Friends. We all want them, but sometimes they can be hard to find. Well, lucky for you school tends to be filled with lots of cool people. The following are 20 tips for how to make friends at school.
Caution: Some tips may not work for everyone … and some may not work at all.
- Strike up a conversation before class starts with the people sitting around you. Chances are you’ll be sitting in the same spot all semester—after all, we are creatures of habit.
- Walk up to someone who looks friendly and proclaim that you are now friends as loudly as possible. This one has about a 50% success rate.
- When you meet someone new, ask a few leadings questions to spark conversation. People love to talk about themselves! You could try: Where are you from? What are you studying? How’d you spend your weekend/summer break? What are your thoughts on unicorns?
- Borrow a pen or pencil from someone, this can be a great way to break the ice and start chatting.
- If you see someone reading a book, ask them about it. Alternatively, ask about their computer/phone/tablet—say you’re looking into options.
- Remember: everyone loves a compliment, as long as it’s genuine.
- If you have the option to sit alone or next to other people in the student lounge/cafeteria, skip the solitary seat and join someone else—as long as they aren’t deep in study mode. Strike up a conversation (try questions above).
- You could approach making friends ‘Big Brother’ style by locking people in a classroom together until you all become friends, and voting out the trouble makers.
- Join an Intramural sport team or work out at the campus gym—you could score a workout buddy!
- Go to the campus bar or café. Everyone is already in a good mood, so making friends is easier. Go on a Friday, even better.
- A smile goes a long way. Maybe you see the same people waiting at your bus stop every morning, or you recognize someone from class in line at Starbucks; a familiar face and a smile can be a good lead into conversation.
- Group Projects: Chances are you’ll have at least one in each class. Working on group projects can be a great way to make friends—be sure to do your share of the work and try to keep things fun!
- Clubs: There are loads of different campus clubs, and if you can’t find one you like then you can start one. Clubs are a really easy way to meet new people who share your interests. [Insert shameless plug for Swing Dance Club here].
- Residence: If you live on campus you’ll likely be in close quarters with other students, and so long as you’re a good roommate you can make lasting friendships this way.
- Make “Friend Wanted” posters with your phone number on them, and post them around campus. Alternatively, hang a poster around your neck and walk around. It’s like the Free Hug campaign but with friends!
- Join campus Facebook groups, like MacEwan University Confession Page. See if your school has a local first-year Facebook page. There are a lot of other new students looking for friends and people to hang with during breaks, etc.
- Share food! Food brings people together—and the quickest way to a fellow student’s heart is often through their stomach.

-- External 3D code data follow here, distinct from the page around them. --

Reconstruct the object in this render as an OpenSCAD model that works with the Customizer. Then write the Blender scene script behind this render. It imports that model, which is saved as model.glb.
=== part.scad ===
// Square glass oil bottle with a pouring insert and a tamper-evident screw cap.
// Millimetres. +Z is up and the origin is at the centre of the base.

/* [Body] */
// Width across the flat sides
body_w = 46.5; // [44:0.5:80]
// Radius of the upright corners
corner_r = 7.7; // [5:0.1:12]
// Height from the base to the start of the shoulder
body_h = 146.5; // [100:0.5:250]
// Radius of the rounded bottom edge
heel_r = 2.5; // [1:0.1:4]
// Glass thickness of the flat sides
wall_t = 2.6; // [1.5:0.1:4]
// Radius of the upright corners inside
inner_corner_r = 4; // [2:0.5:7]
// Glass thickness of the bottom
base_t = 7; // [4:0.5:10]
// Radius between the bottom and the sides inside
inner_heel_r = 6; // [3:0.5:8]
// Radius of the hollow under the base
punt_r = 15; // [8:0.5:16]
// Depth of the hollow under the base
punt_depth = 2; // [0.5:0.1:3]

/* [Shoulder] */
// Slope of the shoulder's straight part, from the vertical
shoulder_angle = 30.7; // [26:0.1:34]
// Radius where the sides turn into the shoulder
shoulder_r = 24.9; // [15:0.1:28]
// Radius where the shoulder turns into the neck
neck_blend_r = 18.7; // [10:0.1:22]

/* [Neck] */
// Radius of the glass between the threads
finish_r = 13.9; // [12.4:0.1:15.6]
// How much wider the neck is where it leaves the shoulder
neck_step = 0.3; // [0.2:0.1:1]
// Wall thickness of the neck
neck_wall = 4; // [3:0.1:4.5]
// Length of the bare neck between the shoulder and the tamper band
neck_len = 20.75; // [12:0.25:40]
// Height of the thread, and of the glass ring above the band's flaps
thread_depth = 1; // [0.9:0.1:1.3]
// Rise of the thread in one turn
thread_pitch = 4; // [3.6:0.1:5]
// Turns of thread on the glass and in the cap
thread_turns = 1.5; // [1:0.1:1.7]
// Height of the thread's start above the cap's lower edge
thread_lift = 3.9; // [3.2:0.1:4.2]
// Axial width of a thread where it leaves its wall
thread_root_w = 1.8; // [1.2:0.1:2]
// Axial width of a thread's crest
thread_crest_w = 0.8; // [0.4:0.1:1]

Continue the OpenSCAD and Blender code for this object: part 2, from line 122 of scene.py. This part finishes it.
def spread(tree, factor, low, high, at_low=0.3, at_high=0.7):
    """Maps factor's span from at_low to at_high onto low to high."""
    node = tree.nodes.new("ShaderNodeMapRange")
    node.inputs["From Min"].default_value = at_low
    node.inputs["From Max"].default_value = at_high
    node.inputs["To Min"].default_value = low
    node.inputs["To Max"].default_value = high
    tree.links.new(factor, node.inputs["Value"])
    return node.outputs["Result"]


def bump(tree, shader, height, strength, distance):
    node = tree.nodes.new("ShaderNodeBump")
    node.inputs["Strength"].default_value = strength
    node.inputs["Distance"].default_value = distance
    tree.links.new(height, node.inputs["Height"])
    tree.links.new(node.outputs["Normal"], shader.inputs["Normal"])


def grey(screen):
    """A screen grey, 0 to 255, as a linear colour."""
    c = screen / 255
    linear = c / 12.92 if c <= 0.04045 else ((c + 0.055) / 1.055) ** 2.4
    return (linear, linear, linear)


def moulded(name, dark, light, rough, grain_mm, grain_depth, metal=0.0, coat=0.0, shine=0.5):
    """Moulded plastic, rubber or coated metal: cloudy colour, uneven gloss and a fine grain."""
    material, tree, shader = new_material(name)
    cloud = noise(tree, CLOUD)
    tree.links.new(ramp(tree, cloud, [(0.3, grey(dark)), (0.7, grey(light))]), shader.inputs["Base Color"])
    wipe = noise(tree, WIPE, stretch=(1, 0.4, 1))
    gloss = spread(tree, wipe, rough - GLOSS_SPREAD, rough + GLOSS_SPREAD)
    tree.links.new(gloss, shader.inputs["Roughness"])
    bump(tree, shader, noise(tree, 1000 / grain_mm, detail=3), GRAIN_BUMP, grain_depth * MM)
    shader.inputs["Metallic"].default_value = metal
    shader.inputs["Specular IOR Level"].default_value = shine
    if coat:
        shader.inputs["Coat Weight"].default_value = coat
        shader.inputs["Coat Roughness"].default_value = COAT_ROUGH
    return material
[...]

- Go to orientation! This is a great way to meet a bunch of new students who are all in the same boat as you: new to campus, maybe even new to the city.
- Go to events on campus: football games, plays, fundraisers, student conferences, art shows, protests, snowball fights, ultimate Frisbee competitions...
- VOLUNTEER. This one’s a no-brainer. Find a cause you care about and volunteer some of your spare time. You’ll boost your karma, meet new people, and have fun. It’s a win-win situation.
Don’t be afraid to put yourself out there—there are plenty of students just like you looking to make friends, and most people appreciate good conversation.
Remember: you're not the only person who feels shy or nervous when meeting new people, so help others by being casual and easy-going. When in doubt, humour is a great way to ease tension and get people talking.
So say hi, ask questions, be yourself, be genuinely interested in the people you connect with, and you’ll do just fine. Strike up a conversation and see where it goes. If it goes well, be sure to nurture your budding friendship and you’ll be well on your way to making fast friends with your fellow students.